2019 Raporundan Birkaç Cümle
2019’un Din Özgürlüğü Raporu içeriğinde din özgürlüğü açısından Türkiye'de hiçbir şeyin değişmediğine dair kanıtlar sunmaktadır. Türkiye din özgürlüğü konusunda çok az ilerleme kaydetmiştir veya hiç ilerleme kaydetmemiştir ve geçmiş yıllarda olduğu gibi, dini özgürlükleri korkunç bir şekilde ihlal etmeye devam etmektedir. Uluslararası insan hakları topluluğunun dikkatini Ekümenik Patrikhane ile Türkiye'deki tüm Hıristiyanlar ve diğer dini azınlıkların durumuna yönlendirmek ve Türk Hükümeti’nin, ülkesinde tam bir dini özgürlük sağlaması için tekrarlanan çağrıları dikkate alacağı umudunu yineliyoruz.
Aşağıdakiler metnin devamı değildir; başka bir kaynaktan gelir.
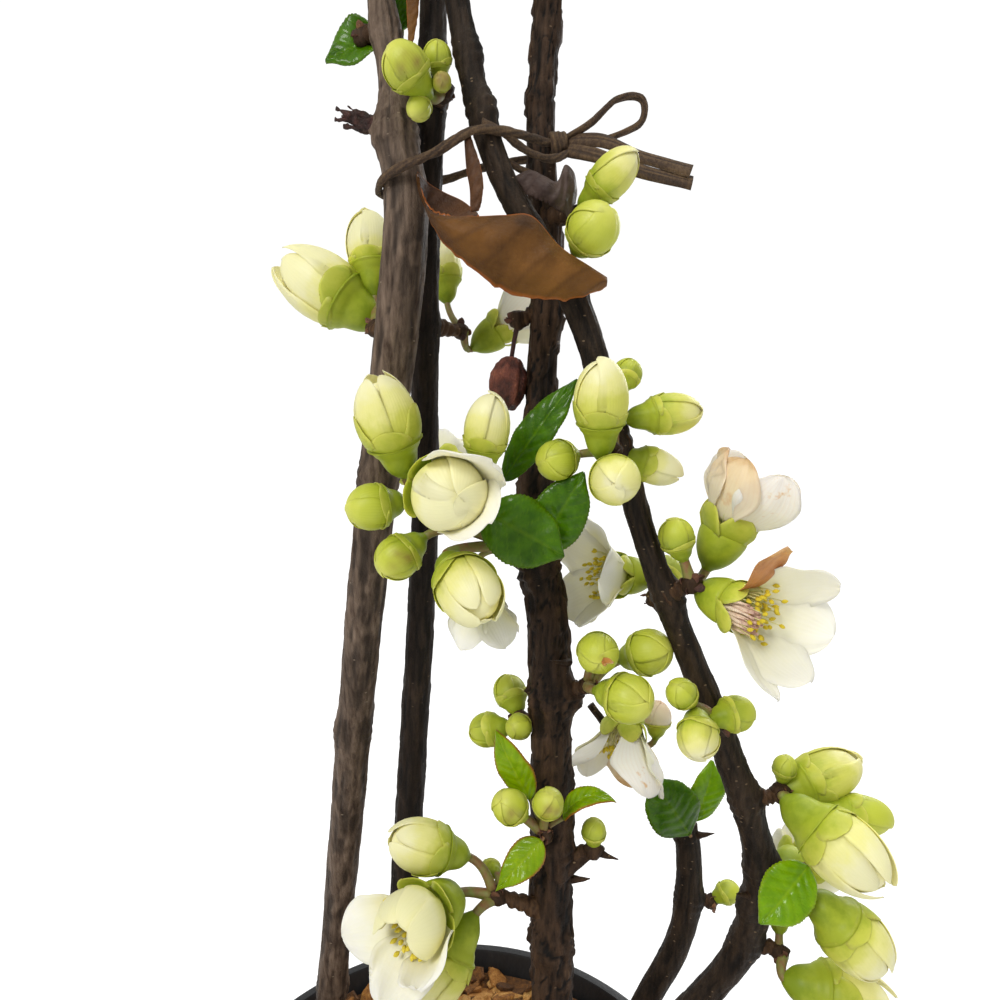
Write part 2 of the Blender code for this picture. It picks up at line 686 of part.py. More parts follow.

Mart ayında Cumhurbaşkanı Recep Tayyip Erdoğan, İstanbul'daki Ayasofya'nın statüsünün müzeden camiye dönüştürülme olasılığını kamuoyuna açıkladı. Üst düzey ABD hükümet yetkilileri, kamu görevlileriyle ve özel olarak hükümet yetkilileriyle, Ayasofya'yı olağanüstü bir öneme sahip bir alan olarak anladıklarını ve korunmasını karmaşık çok dilli tarihine saygı duyacak şekilde desteklemeye devam ettiler. Hükümet yetkilileri ile konunun öneminin altını çizdiler ve Ayasofya'nın barış içinde bir arada yaşamanın, anlamlı diyaloğun ve dinler arasında saygının bir sembolü olduğunu vurguladılar.
10 Haziran 2020’de yayınlanan 2019 yılı Uluslararası Din Özgürlüğü raporunda Amerikalıların başta Heybeliada olmak üzere Anadolu’daki birçok şehirde istihbarat ve algı çalışmaları yaptıkları da bu raporda ikrar edilmektedir.